The Test was India's first after the retirement of Sachin Tendulkar. After opting to bat, India posted 280 runs in the first innings. In return, South Africa made 244. India in their second innings went on to score 421 runs with Cheteshwar Pujara scoring 153 and Virat Kohli making 96, falling four runs short of becoming the first Indian no.4 to hit centuries in both innings of a test match. Their 222-run stand is the highest for India in South Africa in tests. Chasing a target of 458 runs, South Africa ended up with 450 runs for the loss of seven wickets, leading to a draw. The team's total of 450, is the second-highest fourth-innings score to draw a match and third overall.
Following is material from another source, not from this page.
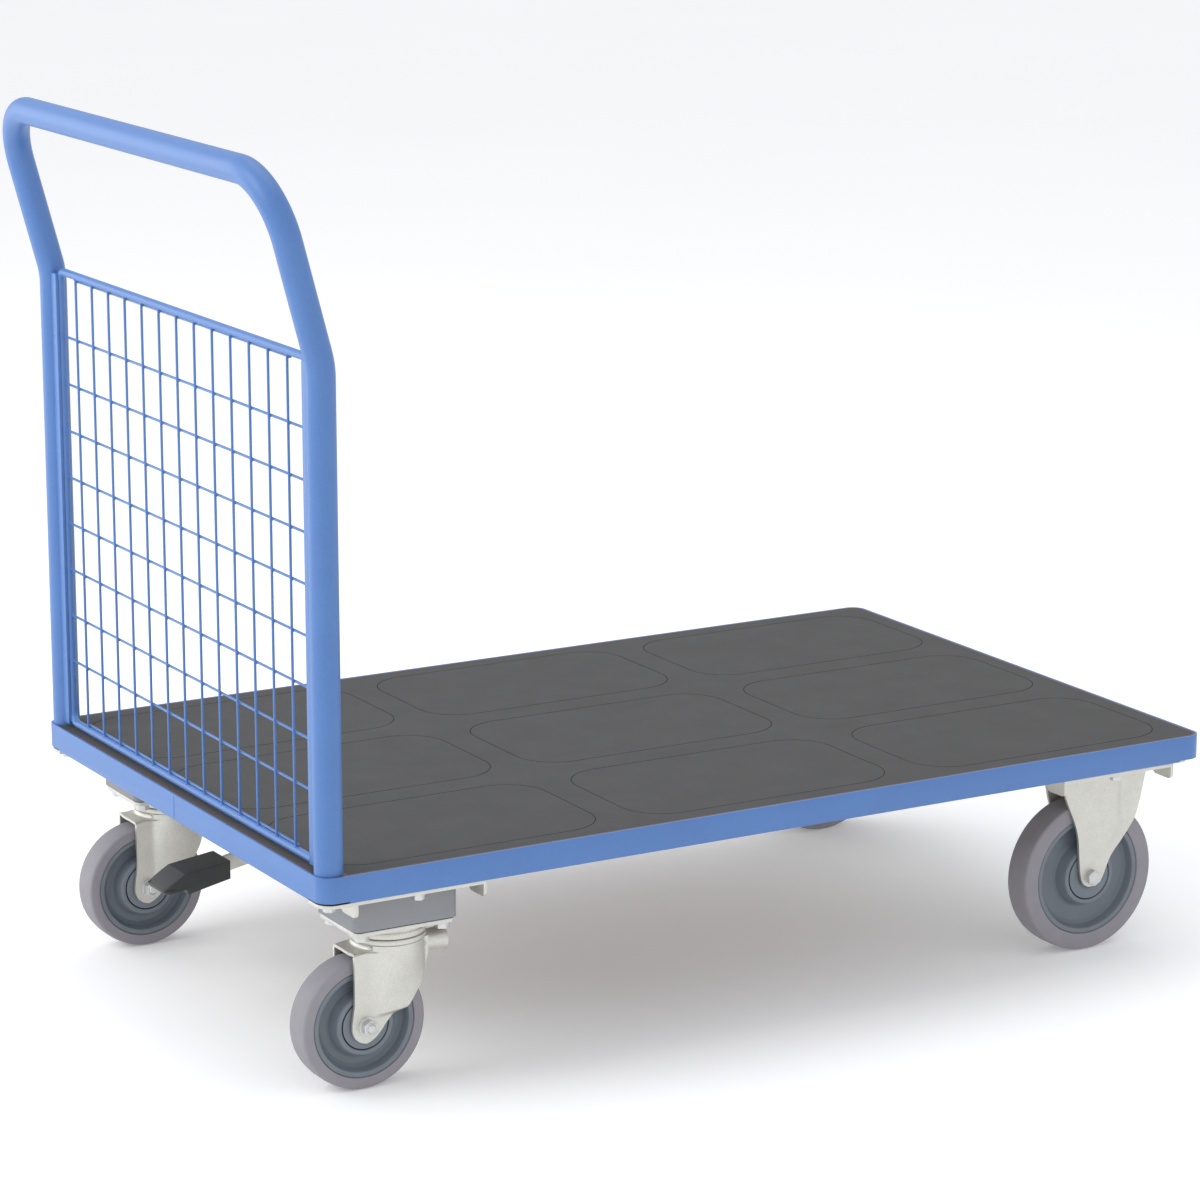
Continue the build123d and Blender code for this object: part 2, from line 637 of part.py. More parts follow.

Francois du Plessis and AB de Villiers made centuries in the South Africa total. Described as one among the "closest draws", the fourth innings total of 450 made by South Africa is the second-highest by a team in a drawn match and third overall. During the match, wicket-keepers from both the teams bowled, making it the first time to happen in the history of Test cricket. Described as one of the "Closest draws", the match saw a few players from both sides achieving significant milestones in their careers – India's Zaheer Khan became the fourth Indian to capture 300 wickets in Test cricket. Vernon Philander playing in his 19th Test match, became the fastest bowler to take 100 wickets for South Africa. The Test also marked the eighth occasion where Indian spinners failed to pick up a single wicket.

==Statistics==
South Africa
- Vernon Philander took his 100th Test wicket when he got Shikhar Dhawan out in the 2nd innings of the 1st Test.
- Faf du Plessis made his 3rd Test century in the second innings of the 1st Test.
- AB de Villiers made his 18th Test century in the second innings of the 1st Test.
- Jacques Kallis made his 45th Test century in the first innings of the 2nd Test.

India
- Virat Kohli made his 5th Test century in the first innings of the 1st Test.
- Cheteshwar Pujara made his 6th Test century in the second innings of the 1st Test.
- Zaheer Khan took his 300th Test wicket when he got Jacques Kallis out in the 2nd innings of the 1st Test.